** START **

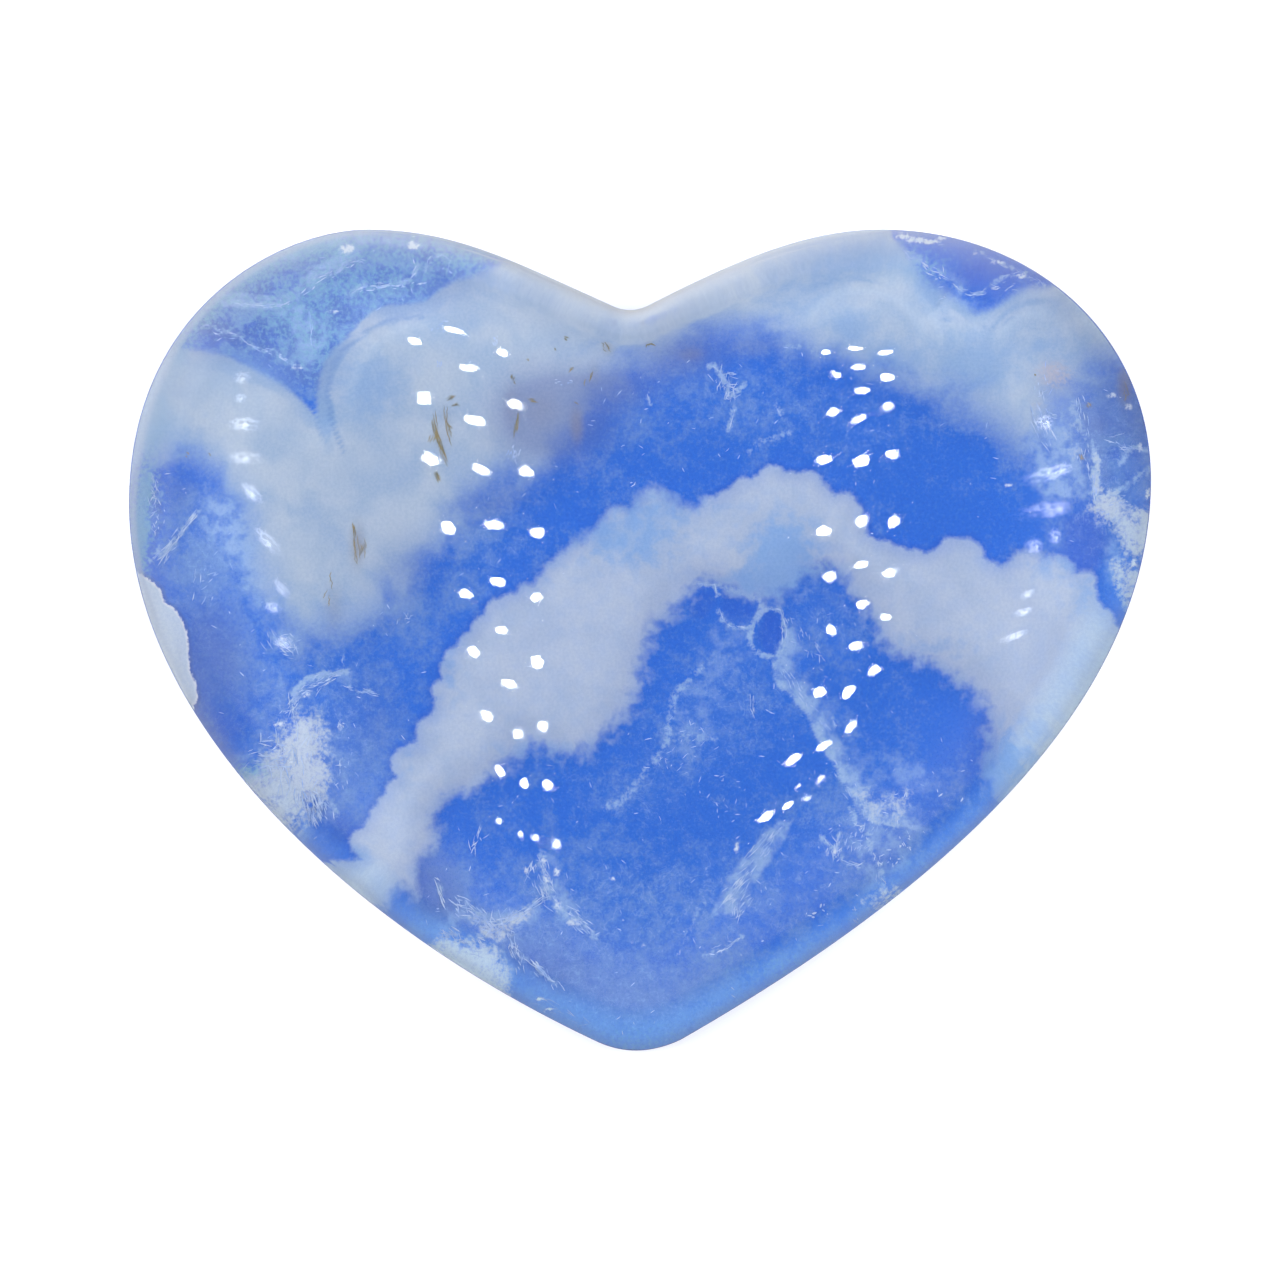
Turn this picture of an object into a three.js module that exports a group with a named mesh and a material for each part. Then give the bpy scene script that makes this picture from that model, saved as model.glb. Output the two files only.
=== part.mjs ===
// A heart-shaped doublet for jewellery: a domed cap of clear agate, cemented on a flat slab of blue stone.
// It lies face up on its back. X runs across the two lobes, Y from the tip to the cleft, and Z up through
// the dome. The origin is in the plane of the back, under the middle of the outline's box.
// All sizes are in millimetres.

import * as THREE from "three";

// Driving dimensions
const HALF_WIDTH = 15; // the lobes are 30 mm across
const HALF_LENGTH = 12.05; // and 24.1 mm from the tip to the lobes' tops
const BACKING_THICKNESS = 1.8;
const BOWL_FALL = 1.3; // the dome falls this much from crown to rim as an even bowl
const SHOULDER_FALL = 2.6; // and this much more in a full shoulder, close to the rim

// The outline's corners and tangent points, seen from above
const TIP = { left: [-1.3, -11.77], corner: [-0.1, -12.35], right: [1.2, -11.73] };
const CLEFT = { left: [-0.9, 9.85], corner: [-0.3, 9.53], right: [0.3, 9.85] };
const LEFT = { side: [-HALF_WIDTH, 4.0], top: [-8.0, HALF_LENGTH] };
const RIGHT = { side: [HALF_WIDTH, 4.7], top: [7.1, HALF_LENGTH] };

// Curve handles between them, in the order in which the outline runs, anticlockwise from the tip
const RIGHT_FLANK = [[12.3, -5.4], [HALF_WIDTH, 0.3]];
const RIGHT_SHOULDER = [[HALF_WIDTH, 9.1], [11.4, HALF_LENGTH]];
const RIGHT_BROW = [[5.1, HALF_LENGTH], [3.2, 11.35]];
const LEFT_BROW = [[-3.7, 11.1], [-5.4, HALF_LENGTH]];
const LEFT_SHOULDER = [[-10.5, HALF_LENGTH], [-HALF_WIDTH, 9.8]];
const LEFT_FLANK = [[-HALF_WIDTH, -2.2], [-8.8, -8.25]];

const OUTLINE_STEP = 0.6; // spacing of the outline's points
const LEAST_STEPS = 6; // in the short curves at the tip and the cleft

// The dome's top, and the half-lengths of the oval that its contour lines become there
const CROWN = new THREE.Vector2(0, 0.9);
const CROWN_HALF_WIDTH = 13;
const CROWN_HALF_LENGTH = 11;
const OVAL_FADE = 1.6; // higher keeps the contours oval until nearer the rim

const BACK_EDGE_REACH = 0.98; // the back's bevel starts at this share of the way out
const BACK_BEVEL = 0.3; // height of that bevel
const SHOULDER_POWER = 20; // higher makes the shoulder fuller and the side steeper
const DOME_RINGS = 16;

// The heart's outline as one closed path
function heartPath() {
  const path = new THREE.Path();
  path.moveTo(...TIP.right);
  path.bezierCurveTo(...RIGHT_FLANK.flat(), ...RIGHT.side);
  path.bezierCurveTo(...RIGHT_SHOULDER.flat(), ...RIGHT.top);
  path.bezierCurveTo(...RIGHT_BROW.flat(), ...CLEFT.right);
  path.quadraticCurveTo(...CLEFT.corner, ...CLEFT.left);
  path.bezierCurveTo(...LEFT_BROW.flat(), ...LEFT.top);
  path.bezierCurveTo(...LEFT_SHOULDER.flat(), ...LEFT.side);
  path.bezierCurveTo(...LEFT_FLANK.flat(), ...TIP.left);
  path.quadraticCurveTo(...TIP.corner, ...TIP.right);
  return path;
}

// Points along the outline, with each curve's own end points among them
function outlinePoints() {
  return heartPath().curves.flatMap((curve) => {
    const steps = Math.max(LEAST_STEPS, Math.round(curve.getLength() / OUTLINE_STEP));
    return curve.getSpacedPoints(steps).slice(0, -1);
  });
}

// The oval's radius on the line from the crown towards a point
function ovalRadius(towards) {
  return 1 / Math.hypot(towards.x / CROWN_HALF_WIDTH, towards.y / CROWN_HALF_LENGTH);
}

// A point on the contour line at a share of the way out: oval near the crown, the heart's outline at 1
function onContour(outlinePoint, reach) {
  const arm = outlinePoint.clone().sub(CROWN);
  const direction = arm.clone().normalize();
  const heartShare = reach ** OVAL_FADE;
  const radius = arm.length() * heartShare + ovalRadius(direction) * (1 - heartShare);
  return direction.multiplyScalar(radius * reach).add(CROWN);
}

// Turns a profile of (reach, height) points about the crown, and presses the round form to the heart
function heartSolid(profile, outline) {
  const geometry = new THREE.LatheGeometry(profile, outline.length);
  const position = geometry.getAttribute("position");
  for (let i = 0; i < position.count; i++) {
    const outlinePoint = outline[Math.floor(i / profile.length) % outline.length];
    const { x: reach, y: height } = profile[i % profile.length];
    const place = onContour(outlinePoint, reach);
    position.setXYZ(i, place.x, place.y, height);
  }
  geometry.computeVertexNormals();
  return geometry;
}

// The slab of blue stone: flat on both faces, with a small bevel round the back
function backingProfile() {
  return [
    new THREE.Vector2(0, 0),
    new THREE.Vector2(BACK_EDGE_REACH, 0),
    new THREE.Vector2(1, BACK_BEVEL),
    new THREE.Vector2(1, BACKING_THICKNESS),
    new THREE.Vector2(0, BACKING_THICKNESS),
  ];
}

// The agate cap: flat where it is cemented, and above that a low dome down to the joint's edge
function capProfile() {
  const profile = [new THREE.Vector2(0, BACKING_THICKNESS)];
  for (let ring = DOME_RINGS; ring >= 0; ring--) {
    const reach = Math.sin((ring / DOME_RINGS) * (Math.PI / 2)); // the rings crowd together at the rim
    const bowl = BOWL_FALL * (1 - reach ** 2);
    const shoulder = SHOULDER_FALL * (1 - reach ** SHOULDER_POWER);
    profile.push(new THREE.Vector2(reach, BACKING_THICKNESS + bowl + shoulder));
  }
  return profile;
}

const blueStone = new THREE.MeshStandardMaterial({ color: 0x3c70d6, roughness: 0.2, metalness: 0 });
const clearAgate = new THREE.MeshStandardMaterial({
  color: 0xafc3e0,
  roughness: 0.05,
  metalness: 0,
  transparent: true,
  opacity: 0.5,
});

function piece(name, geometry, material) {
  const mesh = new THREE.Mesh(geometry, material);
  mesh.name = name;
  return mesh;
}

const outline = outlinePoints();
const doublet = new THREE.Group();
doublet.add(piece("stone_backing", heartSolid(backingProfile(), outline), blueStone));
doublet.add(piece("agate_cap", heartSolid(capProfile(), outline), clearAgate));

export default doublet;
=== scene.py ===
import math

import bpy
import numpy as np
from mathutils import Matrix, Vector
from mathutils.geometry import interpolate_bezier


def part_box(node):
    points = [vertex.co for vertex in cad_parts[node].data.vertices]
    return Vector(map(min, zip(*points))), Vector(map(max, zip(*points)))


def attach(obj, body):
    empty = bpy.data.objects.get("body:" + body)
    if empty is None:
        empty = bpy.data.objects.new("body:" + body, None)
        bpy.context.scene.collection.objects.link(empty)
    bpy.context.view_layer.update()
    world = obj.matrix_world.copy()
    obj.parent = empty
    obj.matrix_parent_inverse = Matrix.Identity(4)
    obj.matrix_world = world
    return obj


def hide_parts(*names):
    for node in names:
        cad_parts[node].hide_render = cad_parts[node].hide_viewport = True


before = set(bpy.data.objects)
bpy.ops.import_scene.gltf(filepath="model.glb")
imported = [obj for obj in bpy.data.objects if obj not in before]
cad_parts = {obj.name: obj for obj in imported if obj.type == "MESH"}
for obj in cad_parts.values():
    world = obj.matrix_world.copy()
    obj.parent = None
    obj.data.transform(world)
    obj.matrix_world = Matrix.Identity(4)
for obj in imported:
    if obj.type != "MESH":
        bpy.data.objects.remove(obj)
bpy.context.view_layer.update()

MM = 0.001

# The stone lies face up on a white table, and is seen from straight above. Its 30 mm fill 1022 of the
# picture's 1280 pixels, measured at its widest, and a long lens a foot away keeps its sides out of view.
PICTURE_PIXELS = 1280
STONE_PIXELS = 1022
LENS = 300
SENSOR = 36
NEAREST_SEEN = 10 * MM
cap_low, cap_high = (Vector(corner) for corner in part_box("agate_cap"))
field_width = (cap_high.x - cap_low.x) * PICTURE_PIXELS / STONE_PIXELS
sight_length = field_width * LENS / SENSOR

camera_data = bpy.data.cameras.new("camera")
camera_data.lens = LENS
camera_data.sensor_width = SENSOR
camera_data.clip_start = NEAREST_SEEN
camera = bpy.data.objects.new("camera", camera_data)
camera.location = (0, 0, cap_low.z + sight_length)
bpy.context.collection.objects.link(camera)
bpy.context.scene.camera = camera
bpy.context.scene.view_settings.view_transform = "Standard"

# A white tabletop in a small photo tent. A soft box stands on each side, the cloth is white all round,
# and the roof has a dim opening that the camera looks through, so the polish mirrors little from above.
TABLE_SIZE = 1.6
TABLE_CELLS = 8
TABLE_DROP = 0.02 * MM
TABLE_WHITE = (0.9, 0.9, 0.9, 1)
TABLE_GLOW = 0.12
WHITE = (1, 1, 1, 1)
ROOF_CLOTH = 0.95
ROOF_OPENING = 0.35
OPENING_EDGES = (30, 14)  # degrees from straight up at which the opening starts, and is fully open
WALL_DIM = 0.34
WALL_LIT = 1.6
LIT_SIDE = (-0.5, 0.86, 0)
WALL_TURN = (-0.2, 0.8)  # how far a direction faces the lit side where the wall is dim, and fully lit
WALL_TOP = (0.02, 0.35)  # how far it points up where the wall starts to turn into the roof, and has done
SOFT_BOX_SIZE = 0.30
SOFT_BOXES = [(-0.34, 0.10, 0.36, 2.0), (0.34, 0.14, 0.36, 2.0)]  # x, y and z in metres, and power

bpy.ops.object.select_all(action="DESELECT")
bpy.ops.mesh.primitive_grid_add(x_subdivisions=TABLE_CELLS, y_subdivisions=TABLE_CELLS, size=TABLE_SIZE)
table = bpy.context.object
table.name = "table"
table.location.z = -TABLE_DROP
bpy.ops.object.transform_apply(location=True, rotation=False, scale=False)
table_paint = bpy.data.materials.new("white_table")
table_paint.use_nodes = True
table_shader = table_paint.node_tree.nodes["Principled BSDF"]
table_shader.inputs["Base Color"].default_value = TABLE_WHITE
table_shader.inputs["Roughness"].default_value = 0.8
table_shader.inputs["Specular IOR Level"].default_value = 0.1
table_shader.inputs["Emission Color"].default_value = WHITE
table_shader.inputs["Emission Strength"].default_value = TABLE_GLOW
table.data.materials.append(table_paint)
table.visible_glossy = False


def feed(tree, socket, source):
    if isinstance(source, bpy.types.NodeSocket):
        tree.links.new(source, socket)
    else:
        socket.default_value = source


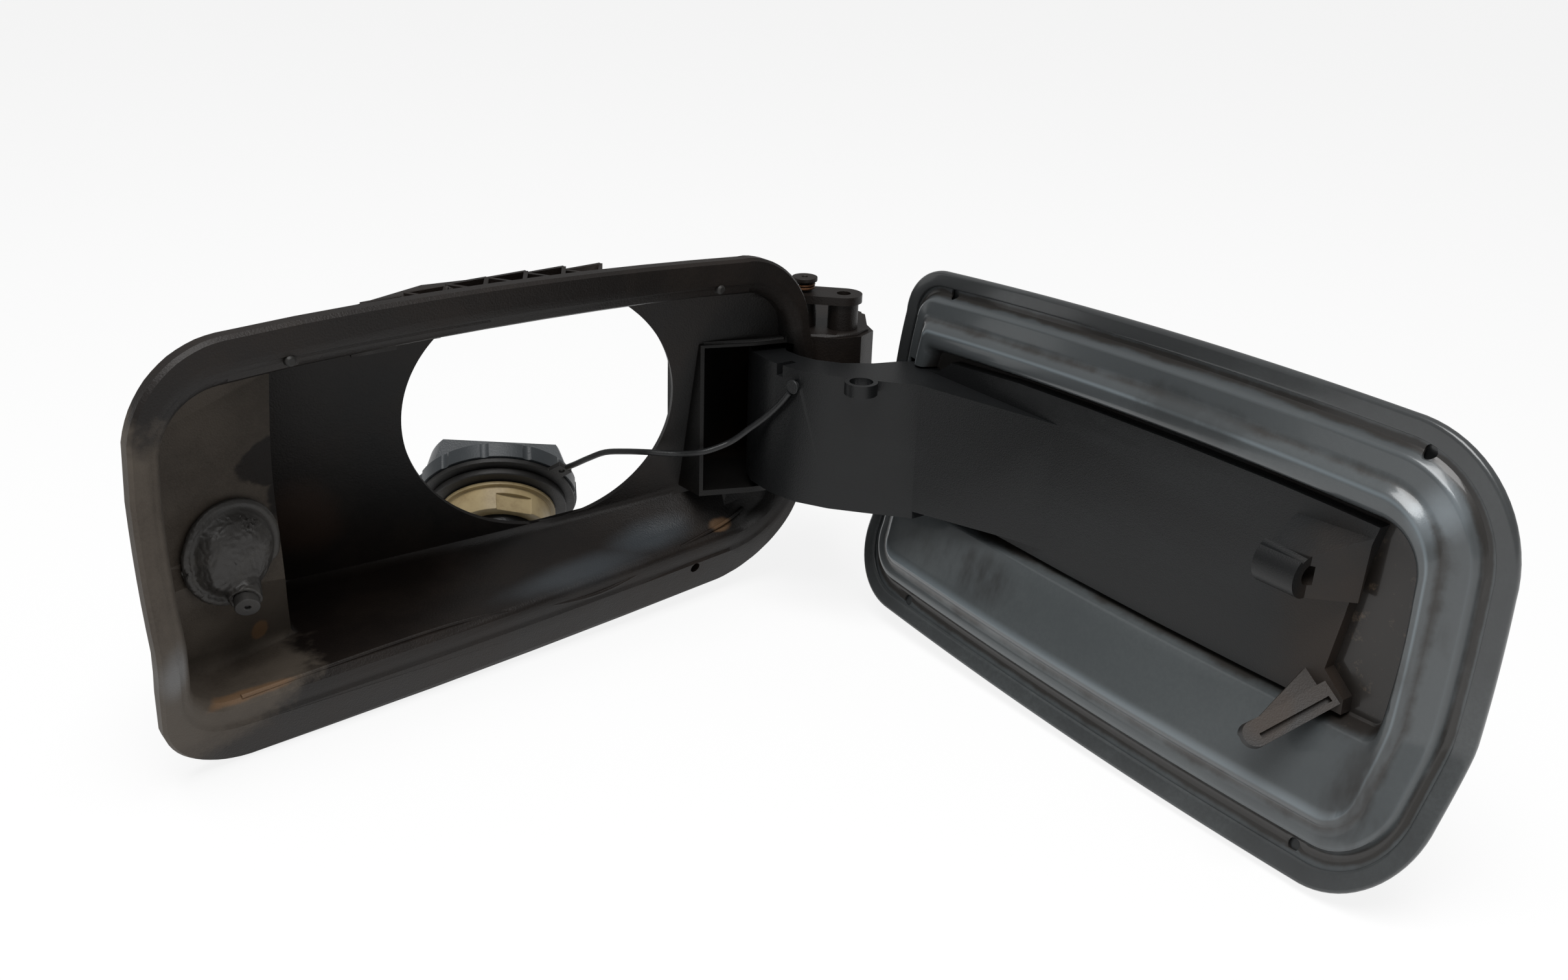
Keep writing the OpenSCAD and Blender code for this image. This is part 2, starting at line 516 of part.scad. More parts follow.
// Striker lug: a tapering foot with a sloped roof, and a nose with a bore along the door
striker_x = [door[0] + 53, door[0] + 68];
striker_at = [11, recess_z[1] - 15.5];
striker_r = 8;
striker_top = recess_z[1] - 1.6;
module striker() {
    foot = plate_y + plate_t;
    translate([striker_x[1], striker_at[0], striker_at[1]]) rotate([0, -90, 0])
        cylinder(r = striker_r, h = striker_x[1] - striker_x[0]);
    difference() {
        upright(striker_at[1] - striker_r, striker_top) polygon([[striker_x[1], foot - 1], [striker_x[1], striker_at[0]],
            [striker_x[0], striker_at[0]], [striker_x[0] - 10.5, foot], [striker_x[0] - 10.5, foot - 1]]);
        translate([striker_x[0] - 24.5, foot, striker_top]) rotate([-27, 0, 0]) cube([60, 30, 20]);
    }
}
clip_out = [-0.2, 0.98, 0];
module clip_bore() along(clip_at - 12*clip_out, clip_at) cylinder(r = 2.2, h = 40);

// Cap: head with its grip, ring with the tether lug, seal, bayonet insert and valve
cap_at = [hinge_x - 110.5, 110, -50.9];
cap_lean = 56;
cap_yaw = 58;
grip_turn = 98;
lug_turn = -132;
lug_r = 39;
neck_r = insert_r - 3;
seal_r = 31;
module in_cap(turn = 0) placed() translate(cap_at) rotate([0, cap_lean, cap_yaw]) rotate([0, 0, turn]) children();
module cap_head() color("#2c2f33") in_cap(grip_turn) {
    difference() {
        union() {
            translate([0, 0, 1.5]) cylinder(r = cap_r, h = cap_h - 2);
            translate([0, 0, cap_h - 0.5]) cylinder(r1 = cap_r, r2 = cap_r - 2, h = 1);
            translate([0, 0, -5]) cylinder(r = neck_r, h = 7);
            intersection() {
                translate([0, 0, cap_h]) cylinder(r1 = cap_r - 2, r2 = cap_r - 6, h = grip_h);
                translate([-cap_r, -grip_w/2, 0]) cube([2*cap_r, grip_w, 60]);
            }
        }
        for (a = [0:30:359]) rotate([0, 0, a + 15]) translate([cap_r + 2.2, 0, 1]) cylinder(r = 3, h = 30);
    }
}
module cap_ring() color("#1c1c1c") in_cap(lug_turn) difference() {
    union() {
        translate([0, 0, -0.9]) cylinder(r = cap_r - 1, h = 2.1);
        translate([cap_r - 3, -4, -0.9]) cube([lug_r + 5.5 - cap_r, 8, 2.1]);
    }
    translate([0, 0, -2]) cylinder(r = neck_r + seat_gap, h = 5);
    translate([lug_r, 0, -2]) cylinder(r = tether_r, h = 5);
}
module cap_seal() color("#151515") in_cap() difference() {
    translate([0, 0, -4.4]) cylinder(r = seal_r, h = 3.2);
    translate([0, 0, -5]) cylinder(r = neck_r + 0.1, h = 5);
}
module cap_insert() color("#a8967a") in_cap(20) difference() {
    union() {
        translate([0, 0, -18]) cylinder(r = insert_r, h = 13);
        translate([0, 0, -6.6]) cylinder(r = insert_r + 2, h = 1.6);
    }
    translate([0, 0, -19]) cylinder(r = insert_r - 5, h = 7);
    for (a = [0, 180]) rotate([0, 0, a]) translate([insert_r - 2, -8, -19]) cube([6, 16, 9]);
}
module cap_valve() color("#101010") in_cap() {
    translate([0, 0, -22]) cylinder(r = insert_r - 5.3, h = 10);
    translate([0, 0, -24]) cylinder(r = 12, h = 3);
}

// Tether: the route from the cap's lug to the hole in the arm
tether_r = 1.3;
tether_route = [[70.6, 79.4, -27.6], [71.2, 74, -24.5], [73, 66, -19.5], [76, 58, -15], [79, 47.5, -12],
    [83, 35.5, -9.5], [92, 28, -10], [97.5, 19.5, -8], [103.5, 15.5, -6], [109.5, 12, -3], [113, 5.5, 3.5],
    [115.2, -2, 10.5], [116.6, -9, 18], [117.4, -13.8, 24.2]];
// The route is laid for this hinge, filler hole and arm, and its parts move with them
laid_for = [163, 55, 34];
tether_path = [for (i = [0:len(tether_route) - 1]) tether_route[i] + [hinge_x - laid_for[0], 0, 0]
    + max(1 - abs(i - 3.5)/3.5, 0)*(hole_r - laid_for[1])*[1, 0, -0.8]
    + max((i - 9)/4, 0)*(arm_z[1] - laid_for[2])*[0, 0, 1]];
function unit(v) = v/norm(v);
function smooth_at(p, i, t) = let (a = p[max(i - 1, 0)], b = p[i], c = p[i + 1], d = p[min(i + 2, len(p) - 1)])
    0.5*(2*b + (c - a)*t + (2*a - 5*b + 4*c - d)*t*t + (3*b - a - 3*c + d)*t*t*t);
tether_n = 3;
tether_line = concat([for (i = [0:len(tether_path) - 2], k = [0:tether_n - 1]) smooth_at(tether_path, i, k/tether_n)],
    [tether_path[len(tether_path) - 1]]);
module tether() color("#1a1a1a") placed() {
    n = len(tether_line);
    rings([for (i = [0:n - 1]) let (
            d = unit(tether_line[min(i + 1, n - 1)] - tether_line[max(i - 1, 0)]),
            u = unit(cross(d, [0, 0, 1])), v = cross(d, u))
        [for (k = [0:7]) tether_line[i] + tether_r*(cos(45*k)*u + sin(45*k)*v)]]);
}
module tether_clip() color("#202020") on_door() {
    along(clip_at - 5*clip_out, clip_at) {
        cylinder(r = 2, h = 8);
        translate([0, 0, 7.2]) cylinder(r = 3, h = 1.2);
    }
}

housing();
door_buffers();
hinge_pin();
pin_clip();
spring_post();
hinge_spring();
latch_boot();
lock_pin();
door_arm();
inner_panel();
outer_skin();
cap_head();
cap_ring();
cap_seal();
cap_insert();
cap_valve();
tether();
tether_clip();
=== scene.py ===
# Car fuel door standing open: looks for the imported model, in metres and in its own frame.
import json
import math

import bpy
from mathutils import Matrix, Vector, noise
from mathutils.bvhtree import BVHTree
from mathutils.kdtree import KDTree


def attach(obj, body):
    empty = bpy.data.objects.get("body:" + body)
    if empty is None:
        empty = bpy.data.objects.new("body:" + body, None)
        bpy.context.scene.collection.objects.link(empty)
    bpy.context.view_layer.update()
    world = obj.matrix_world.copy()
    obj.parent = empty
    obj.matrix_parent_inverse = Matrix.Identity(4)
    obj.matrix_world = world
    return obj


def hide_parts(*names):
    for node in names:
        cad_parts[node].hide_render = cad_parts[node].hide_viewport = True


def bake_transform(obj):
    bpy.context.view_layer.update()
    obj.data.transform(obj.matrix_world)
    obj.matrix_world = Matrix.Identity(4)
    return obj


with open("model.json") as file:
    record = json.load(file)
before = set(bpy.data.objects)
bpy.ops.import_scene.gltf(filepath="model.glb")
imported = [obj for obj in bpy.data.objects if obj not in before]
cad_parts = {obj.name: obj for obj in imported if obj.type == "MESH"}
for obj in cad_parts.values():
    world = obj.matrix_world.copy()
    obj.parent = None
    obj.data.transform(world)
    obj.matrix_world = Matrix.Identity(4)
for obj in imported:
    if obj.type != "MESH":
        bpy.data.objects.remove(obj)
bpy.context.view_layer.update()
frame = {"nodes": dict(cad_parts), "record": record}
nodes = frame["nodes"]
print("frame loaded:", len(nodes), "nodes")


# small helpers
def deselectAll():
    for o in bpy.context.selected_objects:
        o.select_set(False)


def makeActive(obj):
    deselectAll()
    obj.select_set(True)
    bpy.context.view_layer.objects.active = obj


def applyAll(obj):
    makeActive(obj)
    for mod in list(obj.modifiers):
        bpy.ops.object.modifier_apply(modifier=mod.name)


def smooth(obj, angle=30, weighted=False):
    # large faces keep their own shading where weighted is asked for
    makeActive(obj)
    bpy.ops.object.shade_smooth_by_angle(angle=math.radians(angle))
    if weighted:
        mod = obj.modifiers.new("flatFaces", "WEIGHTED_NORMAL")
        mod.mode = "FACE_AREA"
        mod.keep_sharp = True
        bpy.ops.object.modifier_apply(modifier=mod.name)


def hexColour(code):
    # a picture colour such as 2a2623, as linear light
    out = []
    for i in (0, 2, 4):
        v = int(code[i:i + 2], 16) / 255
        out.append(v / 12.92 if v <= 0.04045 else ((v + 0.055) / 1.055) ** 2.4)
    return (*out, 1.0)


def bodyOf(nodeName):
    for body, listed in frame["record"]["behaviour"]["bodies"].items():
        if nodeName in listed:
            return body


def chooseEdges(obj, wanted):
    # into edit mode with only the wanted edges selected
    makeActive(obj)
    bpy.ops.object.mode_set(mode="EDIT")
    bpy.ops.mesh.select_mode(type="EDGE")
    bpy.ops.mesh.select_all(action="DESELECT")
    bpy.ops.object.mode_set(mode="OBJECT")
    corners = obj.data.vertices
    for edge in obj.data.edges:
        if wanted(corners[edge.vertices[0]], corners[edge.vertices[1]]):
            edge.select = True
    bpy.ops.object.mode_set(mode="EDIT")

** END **

*Your objective*. From the records above, transcribe without alteration every line from the one with "function piece(name, geometry, material)" to the one with "zip(*points))), Vector(map(max, zip(*points)))", inclusive.

*The response*.
function piece(name, geometry, material) {
  const mesh = new THREE.Mesh(geometry, material);
  mesh.name = name;
  return mesh;
}

const outline = outlinePoints();
const doublet = new THREE.Group();
doublet.add(piece("stone_backing", heartSolid(backingProfile(), outline), blueStone));
doublet.add(piece("agate_cap", heartSolid(capProfile(), outline), clearAgate));

export default doublet;
=== scene.py ===
import math

import bpy
import numpy as np
from mathutils import Matrix, Vector
from mathutils.geometry import interpolate_bezier


def part_box(node):
    points = [vertex.co for vertex in cad_parts[node].data.vertices]
    return Vector(map(min, zip(*points))), Vector(map(max, zip(*points)))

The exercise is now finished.